Skip to next paragraph Suzanne DeChillo/The New York Times

Meters like this one will measure decibel levels to aid enforcement.

At 12:01 a.m. tomorrow, three years and three weeks after it was first proposed by Mr. Bloomberg to provide “well-deserved peace and quiet” in the nation’s largest and probably its noisiest city, a new noise code takes effect. The city will impose limits on everything from the number of minutes a barking dog can disrupt the neighborhood to the highest allowable decibel level of nightclub music as it throbs into neighboring homes.

Yet those most likely to be affected, like nightclub owners, say they have not really prepared for it, and the New York City Police Department has only about 80 meters to monitor noise — a number that seems low in a city of more than eight million people prone to making a racket. The Department of Environmental Protection has 26 and said it is ordering more.

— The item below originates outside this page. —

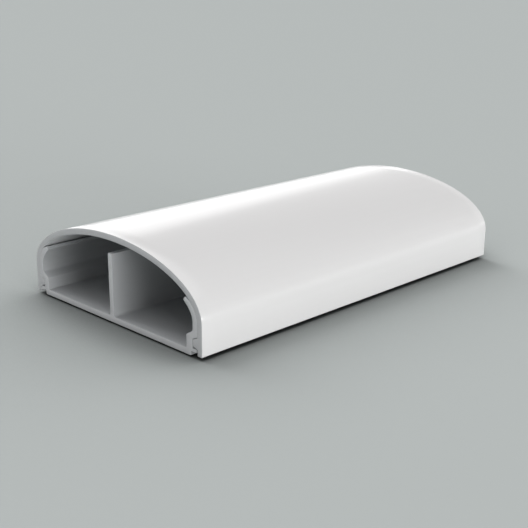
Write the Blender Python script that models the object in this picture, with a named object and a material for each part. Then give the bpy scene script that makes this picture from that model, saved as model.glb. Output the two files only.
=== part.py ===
"""Half-round floor cable raceway: a two-channel base with an arched clip-on cover.

Frame: origin at the centre of the base's underside, X across the width,
Y along the stock and Z up. Every section is drawn in X and Z.
"""

import math

import bmesh
import bpy
from mathutils import Vector

mm = 0.001

# Outside of the closed section
length = 103 * mm
width = 60 * mm
leg_height = 7.5 * mm  # straight side, up to where the arch springs
arch_rise = 12.8 * mm

# Walls
cover_wall = 1.4 * mm
base_wall = 1.4 * mm
floor_thickness = 1.4 * mm
divider_thickness = 1.4 * mm
divider_height = 15.9 * mm
clip_gap = 0.1 * mm  # between the cover's inside and the base

# Base: where the upright walls end on the arch, and their foot
base_wall_end = math.radians(29.5)  # parameter of the half-ellipse
plate_half_width = 26.55 * mm
lip_bottom = 1.0 * mm
lip_top = 1.7 * mm
lip_half_width = 28.35 * mm
foot_inside = 25.2 * mm
foot_top = 4.35 * mm
foot_slope_top = 5.5 * mm

# Clip: the groove in the base and the barb of the cover in it
groove_inside = 27.1 * mm
groove_top_inside = 3.8 * mm
groove_top_outside = 4.4 * mm
cover_bottom = 0.38 * mm
barb_start = 1.74 * mm
barb_low = 2.55 * mm

# Rounding of the extrusion's corners
fine_radius = 0.12 * mm
small_radius = 0.25 * mm
foot_radius = 0.3 * mm
divider_radius = 0.6 * mm
slope_radius = 0.8 * mm

# Finish: white rigid PVC, duller inside than on the show face
base_colour = (0.78, 0.79, 0.78)
base_roughness = 0.3
cover_colour = (0.80, 0.81, 0.80)
cover_roughness = 0.22

# Meshing
arch_steps = 72  # over the whole half-ellipse
corner_steps = 4
weld_distance = 0.002 * mm
sharp_angle = math.radians(30)

half_width = width / 2
half_divider = divider_thickness / 2
fit_offset = cover_wall + clip_gap
inner_offset = fit_offset + base_wall


def arch_point(angle, offset):
    """Point of the half-ellipse at this parameter, moved inwards along its normal."""
    normal = Vector((math.cos(angle) / half_width, math.sin(angle) / arch_rise)).normalized()
    on_ellipse = Vector((half_width * math.cos(angle), arch_rise * math.sin(angle)))
    return on_ellipse - offset * normal + Vector((0, leg_height))


def arch(first, last, offset):
    """Points along the arch between two parameters, both included."""
    count = max(2, round(arch_steps * abs(last - first) / math.pi))
    return [arch_point(first + (last - first) * i / count, offset) for i in range(count + 1)]


def corner(before, here, after, radius):
    """Points of the arc that rounds the corner at here, between its two neighbours."""
    into = (Vector(before) - Vector(here)).normalized()
    out = (Vector(after) - Vector(here)).normalized()
    half_angle = into.angle(out) / 2
    reach = radius / math.tan(half_angle)
    centre = Vector(here) + (into + out).normalized() * radius / math.sin(half_angle)
    start = Vector(here) + into * reach - centre
    turn = start.angle_signed(Vector(here) + out * reach - centre)
    points = []
    for i in range(corner_steps + 1):
        angle = -turn * i / corner_steps
        cosine, sine = math.cos(angle), math.sin(angle)
        turned = Vector((start.x * cosine - start.y * sine, start.x * sine + start.y * cosine))
        points.append(centre + turned)
    return points


def rounded(before, corners, after):
    """Points of a run of (x, z, radius) corners between two points of the outline."""
    places = [before] + [Vector(place[:2]) for place in corners] + [after]
    points = []
    for i, (_, _, radius) in enumerate(corners, 1):
        points += corner(places[i - 1], places[i], places[i + 1], radius)
    return points


def mirrored(points):
    """The same points on the other side, in the order that goes on round the outline."""
    return [Vector((-point.x, point.y)) for point in reversed(points)]


def base_outline():
    outer_wall = half_width - fit_offset
    inner_wall = half_width - inner_offset
    outside = arch(0, base_wall_end, fit_offset)
    inside = arch(base_wall_end, 0, inner_offset)
    below = [
        (plate_half_width, 0, small_radius),
        (plate_half_width, lip_bottom, fine_radius),
        (lip_half_width, lip_bottom, fine_radius),
        (lip_half_width, lip_top, fine_radius),
        (groove_inside, lip_top, fine_radius),
        (groove_inside, groove_top_inside, fine_radius),
        (outer_wall, groove_top_outside, fine_radius),
    ]
    wall_end = [(*outside[-1], fine_radius), (*inside[0], small_radius)]
    within = [
        (inner_wall, foot_slope_top, slope_radius),
        (foot_inside, foot_top, foot_radius),
        (foot_inside, floor_thickness, foot_radius),
        (half_divider, floor_thickness, divider_radius),
        (half_divider, divider_height, fine_radius),
    ]
    half = rounded(Vector((0, 0)), below, outside[0])
    half += outside[:-1]
    half += rounded(outside[-2], wall_end, inside[1])
    half += inside[1:]
    half += rounded(inside[-1], within, Vector((0, divider_height)))
    return half + mirrored(half)


def cover_outline():
    inner_wall = half_width - cover_wall
    barb_tip = groove_inside + clip_gap
    outside = arch(0, math.pi, 0)
    inside = arch(math.pi, 0, cover_wall)
    leg = [
        (inner_wall, groove_top_outside - clip_gap, fine_radius),
        (barb_tip, groove_top_inside - clip_gap, fine_radius),
        (barb_tip, barb_low, small_radius),
        (inner_wall, barb_start, fine_radius),
        (inner_wall, cover_bottom, fine_radius),
        (half_width, cover_bottom, small_radius),
    ]
    right_leg = rounded(inside[-1], leg, outside[0])
    return right_leg + outside + mirrored(right_leg) + inside


def material(name, colour, roughness):
    made = bpy.data.materials.new(name)
    made.use_nodes = True
    shader = made.node_tree.nodes["Principled BSDF"]
    shader.inputs["Base Color"].default_value = (*colour, 1)
    shader.inputs["Roughness"].default_value = roughness
    shader.inputs["Metallic"].default_value = 0
    return made


def extrusion(name, outline, plastic, collection):
    """A closed mesh with this section, along the stock's whole length."""
    curve = bpy.data.curves.new(name, "CURVE")
    curve.dimensions = "2D"
    curve.fill_mode = "BOTH"
    curve.extrude = length / 2
    spline = curve.splines.new("POLY")
    spline.points.add(len(outline) - 1)
    for point, place in zip(spline.points, outline):
        point.co = (place.x, place.y, 0, 1)
    spline.use_cyclic_u = True
    drawn = bpy.data.objects.new(name + "_outline", curve)
    collection.objects.link(drawn)
    drawn.rotation_euler = (math.pi / 2, 0, 0)
    bpy.context.view_layer.update()

    evaluated = drawn.evaluated_get(bpy.context.evaluated_depsgraph_get())
    mesh = bpy.data.meshes.new_from_object(evaluated)
    mesh.name = name
    shape = bmesh.new()
    shape.from_mesh(mesh)
    bmesh.ops.remove_doubles(shape, verts=shape.verts, dist=weld_distance)
    bmesh.ops.recalc_face_normals(shape, faces=shape.faces)
    shape.to_mesh(mesh)
    shape.free()
    mesh.materials.clear()
    mesh.materials.append(plastic)
    mesh.shade_smooth()
    mesh.set_sharp_from_angle(angle=sharp_angle)

    piece = bpy.data.objects.new(name, mesh)
    collection.objects.link(piece)
    piece.matrix_world = drawn.matrix_world
    bpy.data.objects.remove(drawn)
    return piece


def main():
    for leftover in list(bpy.data.objects):
        bpy.data.objects.remove(leftover)
    raceway = bpy.data.collections.new("cable_raceway")
    bpy.context.scene.collection.children.link(raceway)
    base_plastic = material("base_pvc", base_colour, base_roughness)
    cover_plastic = material("cover_pvc", cover_colour, cover_roughness)
    extrusion("base", base_outline(), base_plastic, raceway)
    extrusion("cover", cover_outline(), cover_plastic, raceway)


main()
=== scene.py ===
import math

import bmesh
import bpy
from mathutils import Matrix, Vector


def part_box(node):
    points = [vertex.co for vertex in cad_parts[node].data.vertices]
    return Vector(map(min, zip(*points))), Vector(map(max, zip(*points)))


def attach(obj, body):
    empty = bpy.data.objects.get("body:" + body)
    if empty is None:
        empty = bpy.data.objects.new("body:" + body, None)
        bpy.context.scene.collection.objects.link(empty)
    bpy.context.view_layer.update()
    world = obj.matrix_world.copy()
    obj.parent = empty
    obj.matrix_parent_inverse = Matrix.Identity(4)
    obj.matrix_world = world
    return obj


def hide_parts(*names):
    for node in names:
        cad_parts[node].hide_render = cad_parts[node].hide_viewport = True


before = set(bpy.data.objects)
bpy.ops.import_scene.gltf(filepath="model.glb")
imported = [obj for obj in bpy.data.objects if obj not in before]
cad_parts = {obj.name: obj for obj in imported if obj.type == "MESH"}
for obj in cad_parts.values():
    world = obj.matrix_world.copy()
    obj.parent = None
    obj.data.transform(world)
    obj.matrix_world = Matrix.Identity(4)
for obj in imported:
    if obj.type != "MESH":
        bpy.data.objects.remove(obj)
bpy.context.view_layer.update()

mm = 0.001

# the closed raceway, measured on the frame
coverLow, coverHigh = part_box("cover")
baseLow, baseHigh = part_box("base")
halfWidth = (coverHigh.x - coverLow.x) / 2
halfLength = (coverHigh.y - coverLow.y) / 2

stock = {
    "legHeight": 7.5 * mm,  # straight side below the arch
    "clipGap": 0.02 * mm,  # between the cover's inside and the base
    "endChamfer": 0.03 * mm,  # broken edge of the saw cut
    "arcSteps": 260,  # over the whole arch
    "cornerSteps": 7,
    "lengthSteps": 26,
    "chamferSteps": 2,
    "sameSpot": 0.001 * mm,  # closer points of a section count as one
    "sharpAngle": 32,  # degrees
}
archRise = coverHigh.z - stock["legHeight"]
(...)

When the code goes into effect, contractors must produce “noise mitigation plans,” and post them at their job sites, informing the public how they intend to minimize the sounds of exploding rock, yammering jackhammers and other outbursts. Garbage trucks must stay at least 50 feet away from residential buildings between 11 p.m. and 7 a.m.; ice cream trucks must turn off their cheery jingles when parked at the curb; and poorly muffled motorcycles and trucks will be barred.

The new noise code was signed by the mayor at the end of 2005 with the provision that it take effect 18 months later. Emily Lloyd, commissioner of the Department of Environmental Protection, which will have chief enforcement responsibility, said the time was necessary to work out details with the real estate industry, nightclubs, construction unions and others whose livelihood will be affected.

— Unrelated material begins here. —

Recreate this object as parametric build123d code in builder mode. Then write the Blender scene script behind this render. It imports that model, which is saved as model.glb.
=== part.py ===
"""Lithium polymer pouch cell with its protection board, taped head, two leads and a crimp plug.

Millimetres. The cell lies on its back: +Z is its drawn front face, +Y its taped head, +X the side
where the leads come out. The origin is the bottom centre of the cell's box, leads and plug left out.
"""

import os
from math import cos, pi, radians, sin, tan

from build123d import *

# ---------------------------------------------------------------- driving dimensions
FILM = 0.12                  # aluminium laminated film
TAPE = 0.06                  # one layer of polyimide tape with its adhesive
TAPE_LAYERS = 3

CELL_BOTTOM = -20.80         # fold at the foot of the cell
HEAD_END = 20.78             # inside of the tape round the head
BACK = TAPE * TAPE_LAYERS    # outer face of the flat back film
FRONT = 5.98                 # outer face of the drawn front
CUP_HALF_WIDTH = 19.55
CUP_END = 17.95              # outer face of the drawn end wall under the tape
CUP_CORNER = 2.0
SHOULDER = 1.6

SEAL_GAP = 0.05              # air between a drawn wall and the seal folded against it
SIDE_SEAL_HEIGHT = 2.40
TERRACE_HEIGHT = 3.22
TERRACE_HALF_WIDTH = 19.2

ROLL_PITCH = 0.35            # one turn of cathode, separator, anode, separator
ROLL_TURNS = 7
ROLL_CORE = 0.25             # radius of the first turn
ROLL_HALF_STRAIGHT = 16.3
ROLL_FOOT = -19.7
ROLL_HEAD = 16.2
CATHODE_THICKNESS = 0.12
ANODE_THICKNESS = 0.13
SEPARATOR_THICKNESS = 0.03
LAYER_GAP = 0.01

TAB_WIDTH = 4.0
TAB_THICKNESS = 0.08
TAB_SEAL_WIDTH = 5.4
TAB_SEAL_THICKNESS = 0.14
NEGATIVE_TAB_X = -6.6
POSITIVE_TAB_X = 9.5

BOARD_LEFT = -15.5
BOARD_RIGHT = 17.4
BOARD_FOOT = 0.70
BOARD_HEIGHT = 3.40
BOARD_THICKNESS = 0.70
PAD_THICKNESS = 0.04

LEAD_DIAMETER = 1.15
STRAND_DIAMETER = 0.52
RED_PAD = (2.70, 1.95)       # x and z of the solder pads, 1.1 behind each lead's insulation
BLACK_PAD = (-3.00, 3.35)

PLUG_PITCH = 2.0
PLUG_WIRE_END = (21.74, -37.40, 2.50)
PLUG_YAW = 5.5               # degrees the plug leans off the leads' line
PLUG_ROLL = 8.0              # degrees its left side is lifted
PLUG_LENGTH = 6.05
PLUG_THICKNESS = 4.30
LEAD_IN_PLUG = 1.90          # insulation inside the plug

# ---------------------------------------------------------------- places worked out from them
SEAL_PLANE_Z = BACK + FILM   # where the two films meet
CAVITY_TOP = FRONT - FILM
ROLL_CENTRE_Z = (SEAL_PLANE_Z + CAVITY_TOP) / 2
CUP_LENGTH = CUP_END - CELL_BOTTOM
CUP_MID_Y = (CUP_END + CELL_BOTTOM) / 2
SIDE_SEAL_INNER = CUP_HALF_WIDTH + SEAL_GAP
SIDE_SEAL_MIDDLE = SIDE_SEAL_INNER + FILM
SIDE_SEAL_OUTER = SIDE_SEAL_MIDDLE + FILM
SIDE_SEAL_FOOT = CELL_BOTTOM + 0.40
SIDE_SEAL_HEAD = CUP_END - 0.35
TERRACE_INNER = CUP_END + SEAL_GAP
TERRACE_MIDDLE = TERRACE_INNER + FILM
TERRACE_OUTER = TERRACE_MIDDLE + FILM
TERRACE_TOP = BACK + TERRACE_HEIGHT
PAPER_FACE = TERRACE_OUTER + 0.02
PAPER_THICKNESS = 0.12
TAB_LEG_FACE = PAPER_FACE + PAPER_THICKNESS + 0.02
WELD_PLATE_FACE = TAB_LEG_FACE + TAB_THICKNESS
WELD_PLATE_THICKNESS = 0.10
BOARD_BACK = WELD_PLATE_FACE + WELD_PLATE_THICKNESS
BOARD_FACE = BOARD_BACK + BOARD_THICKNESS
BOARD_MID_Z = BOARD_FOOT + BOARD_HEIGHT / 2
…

“Individual businesses might be surprised, but industry groups will not,” Ms. Lloyd said. She said the public, including those inclined to apply the new noise standards to the rock club next door, or to the work crew down the block, “will learn from word of mouth, and if they call 311, they will certainly find out.”

Still, even some of those who have followed the long evolution of the new noise law say it will catch the city off guard.

“I haven’t gotten a sense in the last year that a lot of our members have been installing soundproofing,” said Robert S. Bookman, a lawyer for the New York Nightlife Association, which represents nightclub owners. The law will reduce the allowable noise level that is emitted into neighboring buildings and outside on the street, and is to be enforced by the police and agents on Ms. Lloyd’s staff armed with electronic noise meters.

“Over the years, very few people have gotten violations,” Mr. Bookman said. “Now, I guess, they are taking a wait-and-see attitude.”

Since handheld electronic noise meters are a crucial enforcement tool, it was unclear whether the city would have enough to respond if there is a surge of complaints. Peter Martin, a spokesman for the police, said it had about 80 of the meters, enough for one in each of the 76 police precincts, with more distributed in the most densely populated Manhattan precincts. The Department of Environmental Protection has assigned 45 people as full-time noise code enforcers, Ms. Lloyd said.

Christopher O. Ward, who headed the Department of Environmental Protection in June 2004, when he joined Mr. Bloomberg in proposing a draft version of the new limits, has since become the managing director of the General Contractors Association of New York, a trade group whose members are affected. He said they were aware that enforcement was imminent, and worried about the outcome.

“This won’t eliminate construction noise, and what people have to work through is how far the contractor has to go,” he said. “Calling 311 has become a form of psychiatry in New York,” he said, adding that the new noise limits would lead to “more complaints.”